[Dataset entries]

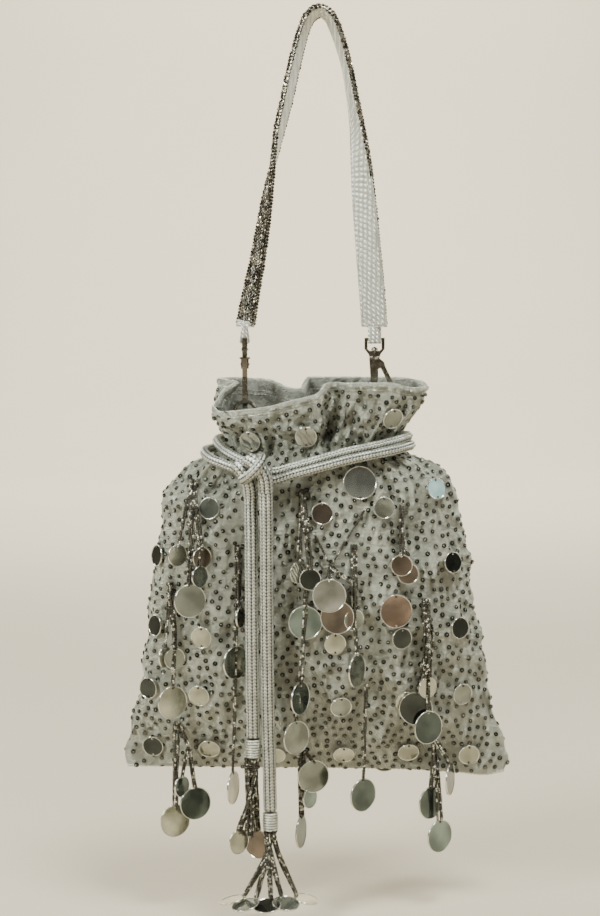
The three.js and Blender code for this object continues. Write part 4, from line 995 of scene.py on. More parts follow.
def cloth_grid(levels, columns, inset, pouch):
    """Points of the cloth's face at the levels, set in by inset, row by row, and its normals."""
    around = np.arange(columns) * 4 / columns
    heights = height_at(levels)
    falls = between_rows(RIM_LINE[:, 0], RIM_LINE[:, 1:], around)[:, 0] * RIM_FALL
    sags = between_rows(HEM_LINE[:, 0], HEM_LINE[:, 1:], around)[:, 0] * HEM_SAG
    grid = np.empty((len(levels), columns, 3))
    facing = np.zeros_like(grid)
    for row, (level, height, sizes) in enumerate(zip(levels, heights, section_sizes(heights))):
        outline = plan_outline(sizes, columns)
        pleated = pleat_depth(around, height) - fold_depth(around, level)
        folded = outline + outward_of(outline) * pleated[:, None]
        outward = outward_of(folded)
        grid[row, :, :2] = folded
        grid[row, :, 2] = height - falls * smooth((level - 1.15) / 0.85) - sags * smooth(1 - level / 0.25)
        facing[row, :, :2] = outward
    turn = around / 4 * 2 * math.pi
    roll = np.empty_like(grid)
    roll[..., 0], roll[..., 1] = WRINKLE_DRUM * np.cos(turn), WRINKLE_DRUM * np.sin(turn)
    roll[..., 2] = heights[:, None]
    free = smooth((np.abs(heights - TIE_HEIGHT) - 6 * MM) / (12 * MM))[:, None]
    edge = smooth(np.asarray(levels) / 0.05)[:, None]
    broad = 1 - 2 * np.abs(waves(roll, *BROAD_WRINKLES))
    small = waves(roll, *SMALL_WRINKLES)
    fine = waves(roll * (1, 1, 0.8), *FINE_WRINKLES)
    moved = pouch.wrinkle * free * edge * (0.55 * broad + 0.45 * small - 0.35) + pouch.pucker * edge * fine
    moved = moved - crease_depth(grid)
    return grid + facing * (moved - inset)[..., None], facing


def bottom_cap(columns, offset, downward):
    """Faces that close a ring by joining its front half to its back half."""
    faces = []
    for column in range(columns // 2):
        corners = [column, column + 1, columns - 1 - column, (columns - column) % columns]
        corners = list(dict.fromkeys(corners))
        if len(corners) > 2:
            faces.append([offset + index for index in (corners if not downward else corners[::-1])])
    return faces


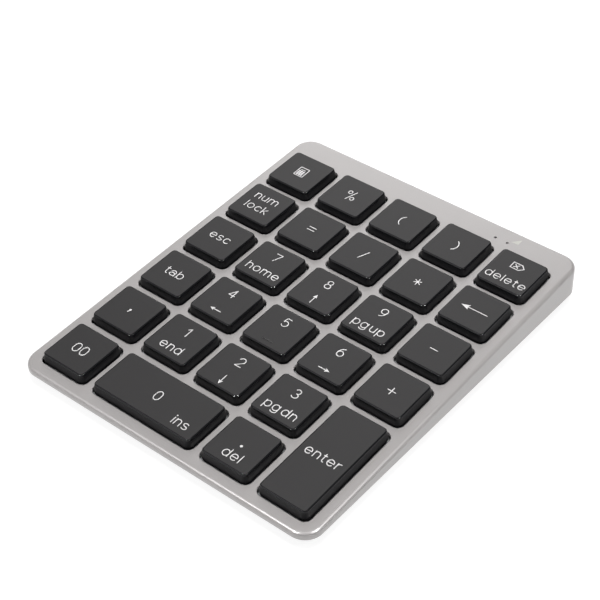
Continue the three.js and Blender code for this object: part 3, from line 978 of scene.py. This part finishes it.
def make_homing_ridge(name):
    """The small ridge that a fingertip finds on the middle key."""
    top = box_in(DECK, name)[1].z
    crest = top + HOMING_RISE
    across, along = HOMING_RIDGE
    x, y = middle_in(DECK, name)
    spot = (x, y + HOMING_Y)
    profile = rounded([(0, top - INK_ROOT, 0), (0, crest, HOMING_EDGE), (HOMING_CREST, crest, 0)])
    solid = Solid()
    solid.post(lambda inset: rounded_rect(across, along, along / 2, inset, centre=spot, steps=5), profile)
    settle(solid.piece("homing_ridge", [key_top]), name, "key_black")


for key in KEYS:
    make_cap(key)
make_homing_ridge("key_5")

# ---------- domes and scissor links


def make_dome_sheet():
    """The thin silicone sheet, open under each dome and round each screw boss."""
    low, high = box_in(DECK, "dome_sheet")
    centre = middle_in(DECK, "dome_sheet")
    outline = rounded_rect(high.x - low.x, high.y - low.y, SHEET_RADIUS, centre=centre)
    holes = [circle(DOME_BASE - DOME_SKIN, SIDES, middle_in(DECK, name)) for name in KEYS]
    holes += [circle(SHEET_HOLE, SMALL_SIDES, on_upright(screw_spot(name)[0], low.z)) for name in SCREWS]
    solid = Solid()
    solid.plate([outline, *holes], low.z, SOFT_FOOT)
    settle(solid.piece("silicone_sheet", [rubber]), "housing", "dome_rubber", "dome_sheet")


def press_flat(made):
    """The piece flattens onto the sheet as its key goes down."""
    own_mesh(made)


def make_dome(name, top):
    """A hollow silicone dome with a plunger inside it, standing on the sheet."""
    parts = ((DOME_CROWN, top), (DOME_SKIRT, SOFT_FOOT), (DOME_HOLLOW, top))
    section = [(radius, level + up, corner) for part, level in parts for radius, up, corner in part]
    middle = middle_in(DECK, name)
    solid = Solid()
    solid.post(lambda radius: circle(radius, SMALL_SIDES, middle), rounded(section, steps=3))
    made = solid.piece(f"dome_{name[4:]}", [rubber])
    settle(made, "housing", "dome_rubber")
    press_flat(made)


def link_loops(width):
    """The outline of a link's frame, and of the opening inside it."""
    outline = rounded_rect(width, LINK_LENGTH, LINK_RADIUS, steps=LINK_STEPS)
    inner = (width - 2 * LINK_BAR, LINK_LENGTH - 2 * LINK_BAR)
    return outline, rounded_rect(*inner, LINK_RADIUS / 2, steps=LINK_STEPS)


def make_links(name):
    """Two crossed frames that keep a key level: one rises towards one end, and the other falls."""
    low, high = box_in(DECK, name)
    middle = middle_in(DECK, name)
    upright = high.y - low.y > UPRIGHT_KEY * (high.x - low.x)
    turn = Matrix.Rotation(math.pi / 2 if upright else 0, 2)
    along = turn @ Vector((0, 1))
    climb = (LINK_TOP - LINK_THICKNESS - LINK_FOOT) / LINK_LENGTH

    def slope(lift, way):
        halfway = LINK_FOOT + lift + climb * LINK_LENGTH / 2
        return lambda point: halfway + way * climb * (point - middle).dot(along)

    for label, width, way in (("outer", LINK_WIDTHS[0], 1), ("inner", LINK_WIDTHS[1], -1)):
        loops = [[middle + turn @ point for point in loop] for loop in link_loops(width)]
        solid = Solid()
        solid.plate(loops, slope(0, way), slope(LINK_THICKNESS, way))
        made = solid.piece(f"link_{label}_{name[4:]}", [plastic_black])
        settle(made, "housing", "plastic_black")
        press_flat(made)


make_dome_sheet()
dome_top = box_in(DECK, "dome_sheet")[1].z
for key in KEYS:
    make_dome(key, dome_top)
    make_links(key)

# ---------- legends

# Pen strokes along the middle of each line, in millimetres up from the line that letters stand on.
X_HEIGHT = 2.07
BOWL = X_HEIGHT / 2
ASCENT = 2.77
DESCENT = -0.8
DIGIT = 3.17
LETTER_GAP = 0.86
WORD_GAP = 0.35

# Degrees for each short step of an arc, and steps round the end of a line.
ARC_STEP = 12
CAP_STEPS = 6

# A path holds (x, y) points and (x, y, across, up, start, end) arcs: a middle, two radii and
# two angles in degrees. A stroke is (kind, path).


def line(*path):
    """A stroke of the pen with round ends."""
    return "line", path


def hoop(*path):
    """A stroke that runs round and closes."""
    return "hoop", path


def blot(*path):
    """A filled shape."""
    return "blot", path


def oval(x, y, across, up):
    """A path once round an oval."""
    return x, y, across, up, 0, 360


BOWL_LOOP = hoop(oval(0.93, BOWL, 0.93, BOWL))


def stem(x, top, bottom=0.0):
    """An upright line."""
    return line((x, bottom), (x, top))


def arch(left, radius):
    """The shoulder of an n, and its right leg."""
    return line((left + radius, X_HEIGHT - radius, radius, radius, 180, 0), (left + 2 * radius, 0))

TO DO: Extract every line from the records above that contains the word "object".

SOLVED PROBLEM:
The three.js and Blender code for this object continues. Write part 4, from line 995 of scene.py on. More parts follow.
Continue the three.js and Blender code for this object: part 3, from line 978 of scene.py. This part finishes it.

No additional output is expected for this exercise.